PNG figure	F1, Accuracy, and AUC-ROC cross-validation distributions.

Model Families and Hyperparameter Grids¶

config_default.toml controls which model families are active:

[models]
active = ["svc", "rf", "xgb"]

Remove a key from active to skip that model family in a run. Add "stack" to opt in to the experimental stacking workflow. The detailed hyperparameter grids are defined in melite/config.py; they are developer-facing defaults rather than user TOML settings.

Config key	Model family	Benchmark coverage
`svc`	Support Vector Classifier	Full runs evaluate polynomial and RBF kernels. Smoke mode uses a linear SVC only.
`rf`	Random Forest Classifier	Evaluates tree count, tree depth, feature sampling, and split/leaf controls.
`xgb`	XGBoost Classifier	Evaluates tree count, learning rate, depth, sampling, gamma, and regularization.
`stack`	Experimental StackingClassifier	Opt-in stack of scaled SVC, unscaled RF, and unscaled XGBoost with logistic regression as the final estimator.

Standalone SVC is trained and exported as a StandardScaler -> SVC sklearn pipeline because SVM/kernel-based models are sensitive to feature scale. Random Forest and XGBoost are tree-based models and do not require feature scaling by default, so MELITE keeps them as unscaled estimators.

SVC Kernels¶

Mode	Kernels	Parameters
Full benchmark	`poly`, `rbf`	`C` and `gamma`; plus `coef0` and `degree` for `poly`.
Smoke mode	`linear`	`C = 1`.

Current full-run SVC grids:

Kernel	Values
`poly`	`C = [0.01, 0.1, 1, 10]`; `degree = [3, 4, 5]`; `coef0 = [0.0, 0.1, 0.02, 0.6, 0.8, 1]`; `gamma = [0.001, 0.002, 0.004, 0.008, 0.01, 0.02, 0.04, 0.08, 0.1, 0.2]`
`rbf`	`C = [0.01, 0.02, 0.1, 0.2, 1, 2, 10, 20]`; `gamma = [0.001, 0.002, 0.004, 0.008, 0.01, 0.02, 0.04, 0.08, 0.1, 0.2]`

Tree-Based Models¶

Model	Main parameters explored
Random Forest	`n_estimators`, `max_depth`, `max_features`, `min_samples_split`, and `min_samples_leaf`.
XGBoost	`n_estimators`, `learning_rate`, `max_depth`, `subsample`, `colsample_bytree`, `gamma`, `reg_alpha`, and `reg_lambda`.

These grids can be restricted at the family level through [models].active. Changing the individual hyperparameter values currently requires editing melite/config.py.

Experimental Stacking¶

Stacking is disabled by default. Enable it explicitly:

[models]
active = ["svc", "rf", "xgb", "stack"]

Note

The stacking workflow uses sklearn StackingClassifier with stack_method="predict_proba", passthrough=False, and LogisticRegression as the initial final estimator.
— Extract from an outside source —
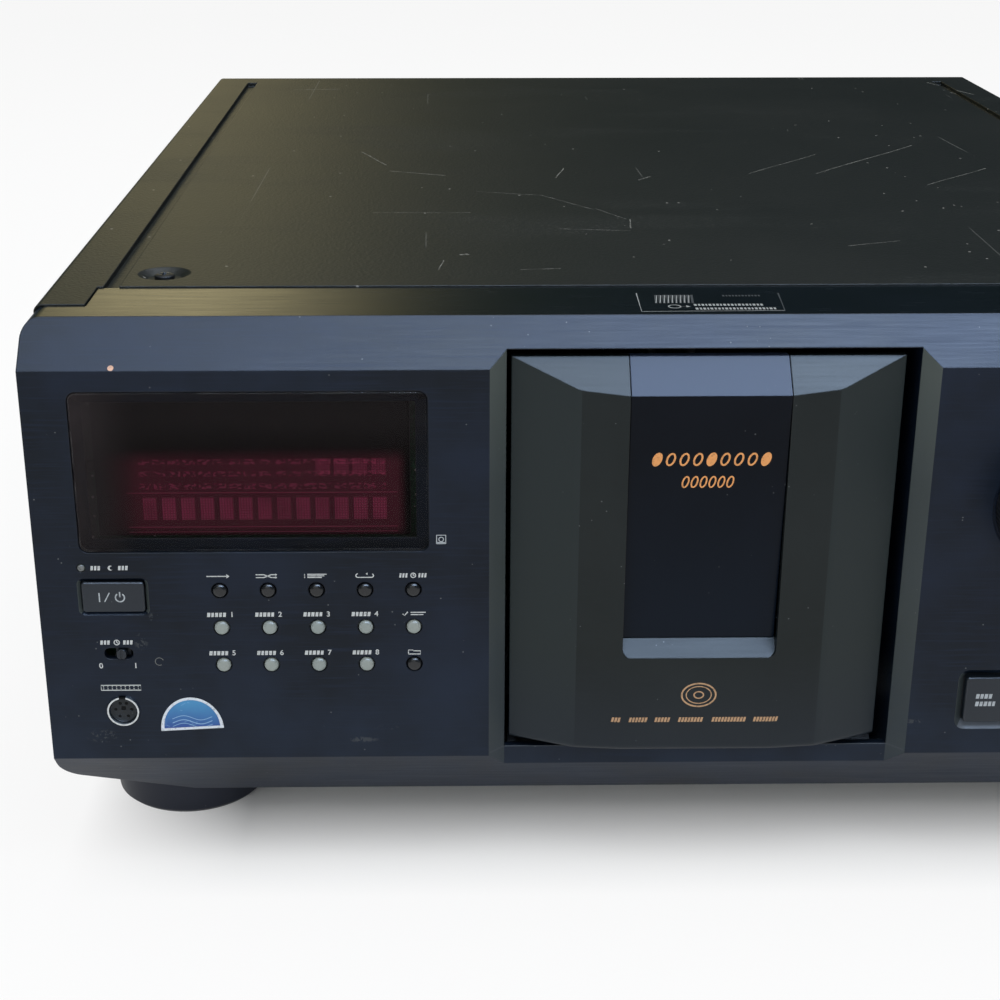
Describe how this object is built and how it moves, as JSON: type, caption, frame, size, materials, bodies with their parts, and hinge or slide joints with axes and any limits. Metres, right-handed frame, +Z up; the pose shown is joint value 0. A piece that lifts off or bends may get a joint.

Its SVC base estimator is a StandardScaler -> SVC(probability=True) pipeline so that the stack combines probability outputs from SVC, Random Forest, and XGBoost. RF and XGBoost remain unscaled inside the stack.

The stacking-internal CV uses the configured split count and random state without repeated splits because sklearn stacking builds out-of-fold meta-features with cross_val_predict. This ensures each training sample contributes exactly one out-of-fold prediction for training the final estimator, while the outer MELITE grid search and reporting workflow still uses the existing repeated CV/F1 evaluation.

Export remains a .pkl artifact serialized with joblib; Optuna and MLflow are not part of this workflow.